The models were evaluated based on their accuracy in classifying the retinal images.
- Overall Accuracy: 87.15%
Table 4.1: Test Results of VGG19
Disease | Precision | Recall | F1-score | Accuracy |
---|---|---|---|---|
CNV | 0.98 | 0.96 | 0.97 | 91.51% |
DME | 0.92 | 0.88 | 0.90 | 88.43% |
DRUSEN | 0.78 | 0.83 | 0.80 | 82.90% |
NORMAL | 0.85 | 0.85 | 0.85 | 84.57% |
- Overall Accuracy: 85.89%
Table 4.2: Test Results of Xception
Disease | Precision | Recall | F1-score | Accuracy |
---|---|---|---|---|
CNV | 0.92 | 0.91 | 0.91 | 90.61% |
DME | 0.87 | 0.88 | 0.87 | 87.53% |
DRUSEN | 0.83 | 0.78 | 0.80 | 77.89% |
NORMAL | 0.82 | 0.88 | 0.85 | 87.53% |
- Overall Accuracy: 95.47%
Table 4.3: Test Results of CNN
Disease | Precision | Recall | F1-score | Accuracy |
---|---|---|---|---|
CNV | 0.98 | 0.96 | 0.97 | 95.75% |
DME | 0.95 | 0.97 | 0.96 | 96.78% |
DRUSEN | 0.94 | 0.96 | 0.95 | 95.50% |
NORMAL | 0.94 | 0.94 | 0.94 | 93.83% |
- Hardware: High-performance GPU (NVIDIA)
- Software: TensorFlow, Keras, Python
- Epochs:
- VGG19: 100 epochs
- Xception: 100 epochs
- Custom CNN: 100 epochs
- Batch Size: 64
- Learning Rate:
- Optimizer: Adam
- Learning Rate: 0.001
- Data Augmentation: Rescaling of images by 1./255.
- Regularization Techniques: Dropout layer with a rate of 0.3 to prevent overfitting.
- TensorFlow
- Keras
- Flask
- Numpy
- Matplotlib
- Pandas
A Flask-based web application was developed to allow users to upload OCT images and get predictions.
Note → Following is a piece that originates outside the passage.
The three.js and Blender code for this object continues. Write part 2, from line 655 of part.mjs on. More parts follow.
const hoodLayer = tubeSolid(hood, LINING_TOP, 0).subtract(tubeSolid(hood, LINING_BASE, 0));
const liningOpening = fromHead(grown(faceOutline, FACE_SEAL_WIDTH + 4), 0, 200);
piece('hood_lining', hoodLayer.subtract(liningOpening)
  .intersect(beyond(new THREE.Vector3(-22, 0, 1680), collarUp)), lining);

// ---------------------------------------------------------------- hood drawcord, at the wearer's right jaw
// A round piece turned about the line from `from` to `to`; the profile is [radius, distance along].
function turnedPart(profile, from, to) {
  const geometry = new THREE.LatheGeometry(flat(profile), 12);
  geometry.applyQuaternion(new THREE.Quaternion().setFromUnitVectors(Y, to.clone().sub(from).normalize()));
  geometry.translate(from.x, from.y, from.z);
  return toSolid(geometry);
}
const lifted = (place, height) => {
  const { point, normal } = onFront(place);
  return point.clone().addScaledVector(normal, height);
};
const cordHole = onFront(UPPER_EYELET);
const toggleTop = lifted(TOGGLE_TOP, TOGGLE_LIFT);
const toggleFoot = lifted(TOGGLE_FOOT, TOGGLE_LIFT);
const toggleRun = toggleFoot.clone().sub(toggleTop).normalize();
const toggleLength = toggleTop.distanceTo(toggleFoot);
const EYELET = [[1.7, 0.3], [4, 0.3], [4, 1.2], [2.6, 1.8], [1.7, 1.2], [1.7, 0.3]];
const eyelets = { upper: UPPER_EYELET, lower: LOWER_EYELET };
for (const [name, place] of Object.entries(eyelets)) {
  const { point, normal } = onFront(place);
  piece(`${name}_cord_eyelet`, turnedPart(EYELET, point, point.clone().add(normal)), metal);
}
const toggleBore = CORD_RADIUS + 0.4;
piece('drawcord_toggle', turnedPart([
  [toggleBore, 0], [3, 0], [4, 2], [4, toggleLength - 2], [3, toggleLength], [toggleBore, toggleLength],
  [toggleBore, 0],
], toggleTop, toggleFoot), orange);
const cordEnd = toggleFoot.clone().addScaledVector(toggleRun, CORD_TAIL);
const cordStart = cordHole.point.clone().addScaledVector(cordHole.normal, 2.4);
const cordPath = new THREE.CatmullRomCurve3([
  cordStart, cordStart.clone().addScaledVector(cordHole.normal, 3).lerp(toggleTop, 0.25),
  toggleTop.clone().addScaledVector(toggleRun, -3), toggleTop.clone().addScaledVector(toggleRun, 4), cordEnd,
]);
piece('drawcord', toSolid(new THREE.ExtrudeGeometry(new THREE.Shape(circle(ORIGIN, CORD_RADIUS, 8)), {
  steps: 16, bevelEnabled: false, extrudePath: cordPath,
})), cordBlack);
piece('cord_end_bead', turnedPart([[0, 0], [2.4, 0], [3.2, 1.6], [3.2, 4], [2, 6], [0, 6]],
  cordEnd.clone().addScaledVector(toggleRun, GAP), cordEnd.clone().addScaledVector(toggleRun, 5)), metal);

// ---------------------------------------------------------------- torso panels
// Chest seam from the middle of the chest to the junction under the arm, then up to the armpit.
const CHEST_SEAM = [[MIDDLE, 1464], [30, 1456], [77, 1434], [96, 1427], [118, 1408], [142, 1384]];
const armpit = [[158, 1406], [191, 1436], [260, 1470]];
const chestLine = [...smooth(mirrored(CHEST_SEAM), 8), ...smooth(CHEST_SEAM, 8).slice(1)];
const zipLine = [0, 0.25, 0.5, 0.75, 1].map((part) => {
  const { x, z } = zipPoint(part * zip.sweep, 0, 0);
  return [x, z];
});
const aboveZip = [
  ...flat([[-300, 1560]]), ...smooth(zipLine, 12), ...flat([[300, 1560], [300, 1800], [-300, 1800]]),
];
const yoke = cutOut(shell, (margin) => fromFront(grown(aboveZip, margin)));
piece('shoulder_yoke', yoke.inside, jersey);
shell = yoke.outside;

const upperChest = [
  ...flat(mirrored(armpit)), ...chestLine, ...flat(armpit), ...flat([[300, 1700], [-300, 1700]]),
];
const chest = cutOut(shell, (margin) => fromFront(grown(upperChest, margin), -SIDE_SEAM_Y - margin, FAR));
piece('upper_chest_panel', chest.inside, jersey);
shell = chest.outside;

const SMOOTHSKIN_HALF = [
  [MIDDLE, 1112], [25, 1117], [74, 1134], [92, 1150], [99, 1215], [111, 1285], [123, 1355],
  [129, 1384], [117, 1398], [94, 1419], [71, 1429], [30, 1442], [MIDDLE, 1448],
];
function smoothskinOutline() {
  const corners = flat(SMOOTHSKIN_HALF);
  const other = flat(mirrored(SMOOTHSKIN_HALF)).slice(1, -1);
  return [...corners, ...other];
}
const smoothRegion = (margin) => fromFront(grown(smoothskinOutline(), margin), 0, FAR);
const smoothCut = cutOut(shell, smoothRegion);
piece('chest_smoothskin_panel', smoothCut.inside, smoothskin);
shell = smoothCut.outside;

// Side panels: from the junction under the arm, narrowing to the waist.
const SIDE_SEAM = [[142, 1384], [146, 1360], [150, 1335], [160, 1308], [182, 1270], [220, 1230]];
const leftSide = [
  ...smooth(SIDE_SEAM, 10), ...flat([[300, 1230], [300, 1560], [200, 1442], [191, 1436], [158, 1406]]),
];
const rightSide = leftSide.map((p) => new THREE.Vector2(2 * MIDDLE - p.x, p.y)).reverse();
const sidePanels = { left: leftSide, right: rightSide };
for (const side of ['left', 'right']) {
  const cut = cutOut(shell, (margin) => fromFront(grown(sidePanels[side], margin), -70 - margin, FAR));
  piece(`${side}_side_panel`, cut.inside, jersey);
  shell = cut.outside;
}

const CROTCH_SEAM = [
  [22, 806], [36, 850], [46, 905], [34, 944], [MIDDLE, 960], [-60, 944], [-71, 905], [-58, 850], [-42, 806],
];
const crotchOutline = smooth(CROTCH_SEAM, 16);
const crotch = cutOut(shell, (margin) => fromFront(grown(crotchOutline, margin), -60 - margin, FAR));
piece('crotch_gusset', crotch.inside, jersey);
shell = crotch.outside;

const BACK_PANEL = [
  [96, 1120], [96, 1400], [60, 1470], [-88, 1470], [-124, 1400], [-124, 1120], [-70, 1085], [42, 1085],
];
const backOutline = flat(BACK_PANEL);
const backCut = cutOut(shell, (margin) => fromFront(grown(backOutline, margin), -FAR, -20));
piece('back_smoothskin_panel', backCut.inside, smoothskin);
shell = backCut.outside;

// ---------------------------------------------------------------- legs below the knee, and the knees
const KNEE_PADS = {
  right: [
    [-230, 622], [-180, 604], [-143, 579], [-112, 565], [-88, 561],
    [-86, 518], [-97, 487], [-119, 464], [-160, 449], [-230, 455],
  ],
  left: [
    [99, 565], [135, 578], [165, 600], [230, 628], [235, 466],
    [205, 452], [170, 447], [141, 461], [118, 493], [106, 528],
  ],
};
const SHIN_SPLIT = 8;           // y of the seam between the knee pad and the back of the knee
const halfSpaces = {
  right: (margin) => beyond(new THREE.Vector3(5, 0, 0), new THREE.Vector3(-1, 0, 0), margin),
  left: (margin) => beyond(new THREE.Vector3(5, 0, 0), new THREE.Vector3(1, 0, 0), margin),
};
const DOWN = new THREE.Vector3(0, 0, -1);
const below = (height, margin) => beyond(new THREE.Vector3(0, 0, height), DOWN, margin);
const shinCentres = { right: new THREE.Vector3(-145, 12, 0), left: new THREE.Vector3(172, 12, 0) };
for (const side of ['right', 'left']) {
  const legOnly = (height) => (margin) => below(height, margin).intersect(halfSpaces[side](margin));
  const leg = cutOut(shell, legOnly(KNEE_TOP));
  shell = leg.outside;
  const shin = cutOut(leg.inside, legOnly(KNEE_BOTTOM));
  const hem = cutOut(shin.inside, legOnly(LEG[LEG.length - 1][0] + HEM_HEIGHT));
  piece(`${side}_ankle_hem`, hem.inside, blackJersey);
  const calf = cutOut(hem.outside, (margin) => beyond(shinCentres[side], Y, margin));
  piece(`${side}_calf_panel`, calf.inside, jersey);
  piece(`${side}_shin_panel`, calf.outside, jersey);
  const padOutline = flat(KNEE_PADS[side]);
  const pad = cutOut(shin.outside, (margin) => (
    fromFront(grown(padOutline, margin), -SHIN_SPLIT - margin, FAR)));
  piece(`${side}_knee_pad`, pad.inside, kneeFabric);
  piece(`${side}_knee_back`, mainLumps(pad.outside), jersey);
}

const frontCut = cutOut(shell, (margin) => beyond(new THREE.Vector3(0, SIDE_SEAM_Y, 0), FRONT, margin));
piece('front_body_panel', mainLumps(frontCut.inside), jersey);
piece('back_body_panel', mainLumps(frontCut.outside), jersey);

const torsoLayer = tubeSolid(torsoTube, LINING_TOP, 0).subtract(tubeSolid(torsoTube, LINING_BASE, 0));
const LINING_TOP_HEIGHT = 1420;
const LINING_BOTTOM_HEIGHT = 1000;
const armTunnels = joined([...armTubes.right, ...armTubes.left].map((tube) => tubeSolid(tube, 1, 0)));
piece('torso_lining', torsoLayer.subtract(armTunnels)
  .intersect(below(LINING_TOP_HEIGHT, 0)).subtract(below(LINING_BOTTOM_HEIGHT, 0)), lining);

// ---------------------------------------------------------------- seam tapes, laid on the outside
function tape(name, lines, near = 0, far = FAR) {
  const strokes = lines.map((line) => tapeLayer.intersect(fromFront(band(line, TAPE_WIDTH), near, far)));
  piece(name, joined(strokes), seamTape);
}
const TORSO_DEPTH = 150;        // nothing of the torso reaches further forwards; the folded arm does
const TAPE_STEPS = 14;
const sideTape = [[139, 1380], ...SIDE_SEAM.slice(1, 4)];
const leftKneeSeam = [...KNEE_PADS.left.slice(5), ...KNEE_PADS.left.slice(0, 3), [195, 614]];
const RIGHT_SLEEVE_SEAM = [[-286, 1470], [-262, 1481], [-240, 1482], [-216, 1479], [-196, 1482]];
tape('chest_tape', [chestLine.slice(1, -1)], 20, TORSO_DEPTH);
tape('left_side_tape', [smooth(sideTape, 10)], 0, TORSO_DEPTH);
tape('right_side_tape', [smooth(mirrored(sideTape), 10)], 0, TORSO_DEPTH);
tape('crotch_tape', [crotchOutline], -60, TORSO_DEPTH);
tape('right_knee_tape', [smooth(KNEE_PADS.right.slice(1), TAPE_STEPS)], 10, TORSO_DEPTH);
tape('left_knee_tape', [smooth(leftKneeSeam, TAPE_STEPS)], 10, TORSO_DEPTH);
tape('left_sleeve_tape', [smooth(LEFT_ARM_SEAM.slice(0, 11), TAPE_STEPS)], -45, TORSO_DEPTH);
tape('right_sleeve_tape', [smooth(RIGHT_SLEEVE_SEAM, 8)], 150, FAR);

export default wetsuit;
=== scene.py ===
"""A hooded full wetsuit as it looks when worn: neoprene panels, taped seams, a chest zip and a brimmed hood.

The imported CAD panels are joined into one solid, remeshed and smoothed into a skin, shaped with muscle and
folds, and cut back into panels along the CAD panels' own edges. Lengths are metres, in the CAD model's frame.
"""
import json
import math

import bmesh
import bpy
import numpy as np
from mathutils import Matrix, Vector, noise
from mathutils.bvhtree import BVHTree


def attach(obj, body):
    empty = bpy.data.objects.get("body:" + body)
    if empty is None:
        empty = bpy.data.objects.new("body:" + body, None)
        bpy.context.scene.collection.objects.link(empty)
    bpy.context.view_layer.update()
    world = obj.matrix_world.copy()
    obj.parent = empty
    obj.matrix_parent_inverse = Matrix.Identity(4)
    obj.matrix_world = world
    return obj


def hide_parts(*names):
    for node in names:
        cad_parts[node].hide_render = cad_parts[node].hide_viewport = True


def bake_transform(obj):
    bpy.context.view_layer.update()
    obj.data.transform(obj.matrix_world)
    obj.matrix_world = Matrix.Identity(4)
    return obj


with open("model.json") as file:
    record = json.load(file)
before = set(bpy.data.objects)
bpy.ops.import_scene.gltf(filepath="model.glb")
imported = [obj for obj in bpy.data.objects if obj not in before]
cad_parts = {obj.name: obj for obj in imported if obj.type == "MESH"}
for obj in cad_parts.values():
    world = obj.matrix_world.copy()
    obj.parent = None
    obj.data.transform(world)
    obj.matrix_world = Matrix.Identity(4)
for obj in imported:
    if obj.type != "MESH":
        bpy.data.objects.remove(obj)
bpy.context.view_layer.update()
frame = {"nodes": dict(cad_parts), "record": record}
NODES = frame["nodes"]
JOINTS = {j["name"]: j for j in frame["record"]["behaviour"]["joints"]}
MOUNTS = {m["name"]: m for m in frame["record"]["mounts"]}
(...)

The application provides information about the predicted disease category, signs, symptoms, and potential cures.
The frontend is a simple HTML/CSS interface that allows users to upload images and view predictions.
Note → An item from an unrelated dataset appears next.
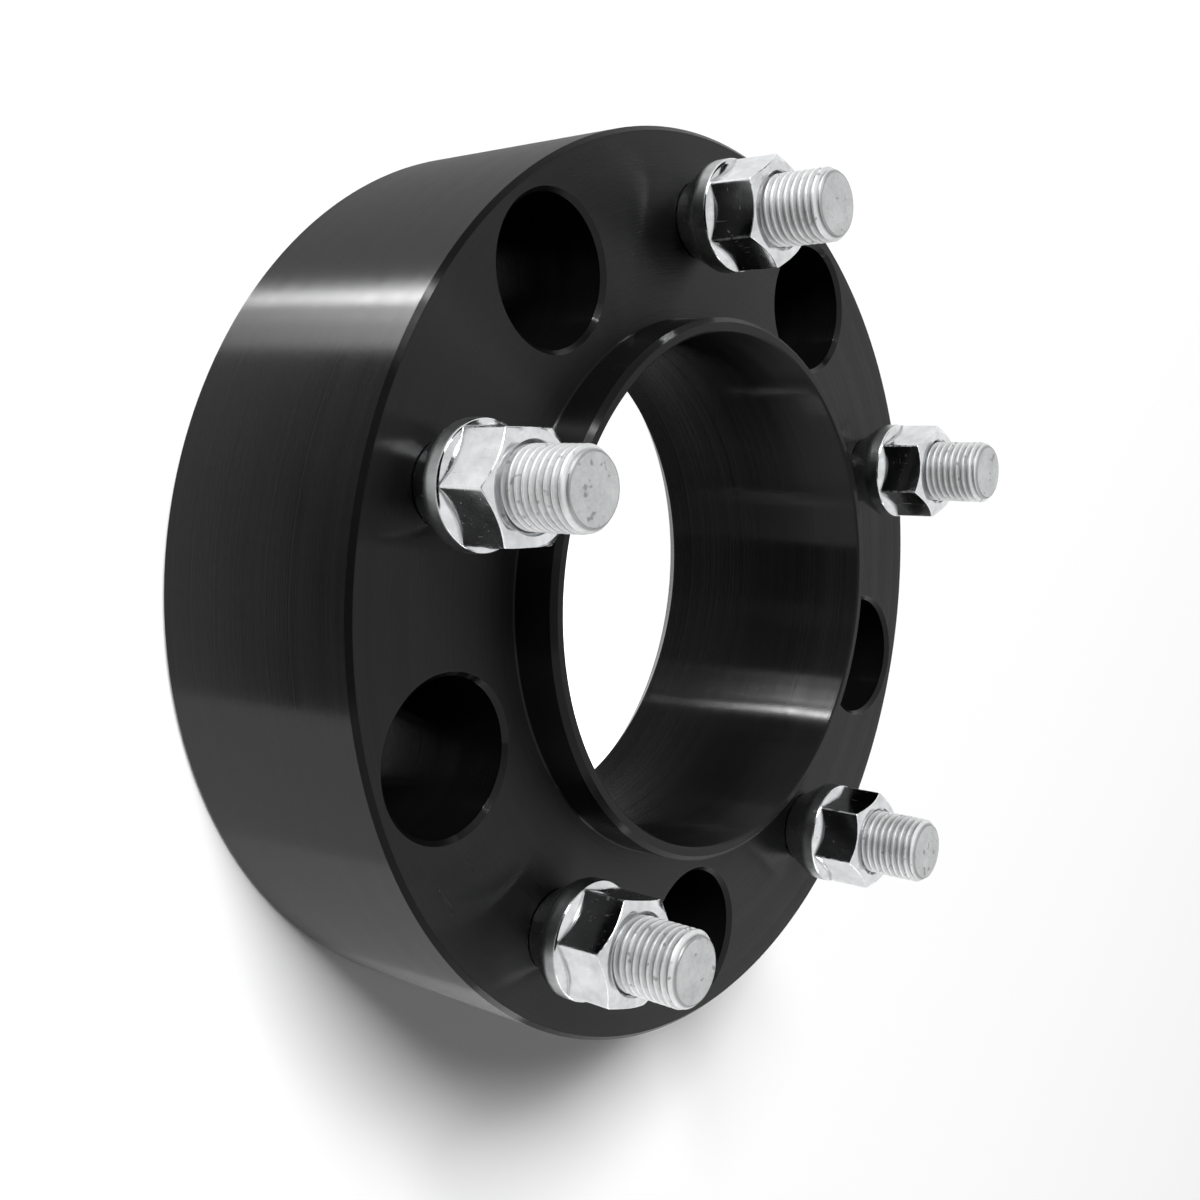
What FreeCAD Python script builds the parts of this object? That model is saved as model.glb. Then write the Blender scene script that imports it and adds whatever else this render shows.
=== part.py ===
import FreeCAD, Part
import Sketcher
import os
import re

# Hub-centric wheel spacer, bolt-on type, in millimetres.
# +Z is the wheel's axis. The hub face lies on z = 0 and the wheel studs point up.

NUMBER, MEANING = 0, 1

SIZES = {
    "bolt_circle": (150, "circle through the stud centres"),
    "stud_count": (5, "studs, and as many pockets between them"),
    "first_stud_angle": (90, "station of the first stud, degrees from +X"),
    "register_dia": (110, "hub register: the vehicle's hub and the wheel's centre hole"),
    "bore_clearance": (0.1, "hub bore over the vehicle's hub, on diameter"),
    "thickness": (50.8, "hub face to wheel face"),
    "rim_wall": (3.5, "metal outside a pocket"),
    "rim_chamfer": (0.9, "both rim edges"),
    "hub_lead_in": (4.5, "45 degree lead-in of the hub bore"),
    "register_length": (12, "hub face to the end of the straight hub bore, where its taper begins"),
    "lip_height": (9.5, "register lip above the wheel face"),
    "lip_wall": (2.8, "radial wall of the lip"),
    "lip_chamfer": (1.0, "outer edge of the lip"),
    "lip_edge_break": (0.4, "inner edge of the lip"),
    "lip_root": (0.3, "small relief where the lip meets the face"),
    "lip_shelf": (3, "depth of the narrow straight bore below the wheel face"),
    "pocket_dia": (28, "counterbore that takes a socket"),
    "pocket_chamfer": (0.9, "mouth of a pocket"),
    "pocket_floor": (16, "metal under a pocket"),
    "pocket_seat_dia": (22.5, "wide end of the conical nut seat"),
    "hub_stud_hole": (15, "clearance hole for the vehicle's stud"),
    "seat_angle": (60, "conical nut seats, included angle"),
    "thread_dia": (14, "wheel stud thread, major diameter"),
    "stud_hole_extra": (0.6, "hole that the knurl is pressed into, over the thread on diameter"),
    "stud_hole_chamfer": (0.4, "mouth of a stud hole on the wheel face"),
    "stud_stickout": (32.4, "stud above the wheel face"),
    "stud_grip": (23, "metal between the stud's head and the wheel face"),
    "stud_end_chamfer": (1.4, "free end of a stud"),
    "head_dia": (20.5, "stud head"),
    "head_thickness": (5, "stud head"),
    "head_chamfer": (0.6, "stud head, outer edge"),
    "head_recess_gap": (1.0, "radial room round a stud head"),
    "knurl_length": (11, "pressed length of a stud"),
    "press_gap": (0.02, "knurl to its hole, on radius"),
    "nut_across_flats": (19, "hexagon"),
    "nut_flange_extra": (0.15, "flange outside the hexagon's corners, on radius"),
    "nut_flange_length": (3.4, "round flange"),
    "nut_tip_extra": (0.1, "narrow end of the nut's cone over the stud hole, on radius"),
    "nut_hex_length": (10.4, "flange to the free end"),
    "nut_shoulder_inset": (0.6, "top of the 45 degree shoulder, inside the flats"),
    "nut_end_dia": (18.4, "flat end face inside the chamfer"),
    "nut_end_angle": (35, "chamfer on the hexagon's free end"),
    "nut_mouth_extra": (1.4, "countersink at the free end, over the thread on diameter"),
    "nut_thread_gap": (0.1, "nut bore to stud, on radius"),
    "nut_seat_gap": (0.15, "nut cone to the mouth of the stud hole, along the stud"),
    "nut_turn_1": (33, "one corner of the hexagon, degrees from +X"),
    "nut_turn_2": (59, "one corner of the hexagon, degrees from +X"),
    "nut_turn_3": (46, "one corner of the hexagon, degrees from +X"),
    "nut_turn_4": (15, "one corner of the hexagon, degrees from +X"),
    "nut_turn_5": (26, "one corner of the hexagon, degrees from +X"),
}
NUT_TURNS = 5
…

The backend is powered by Flask and serves the model predictions. The model used for the web application is the custom CNN due to its high accuracy.
This project underscores the effectiveness of deep learning in enhancing diagnostic capabilities for retinal disorders through OCT imaging. The utilization of tailored CNN architectures, particularly the custom CNN model, showcases superior performance metrics compared to established architectures like VGG19 and Xception. The findings not only validate the efficacy of deep learning in medical image analysis but also emphasize the potential for implementing such models in clinical settings to aid ophthalmologists in timely and precise diagnosis.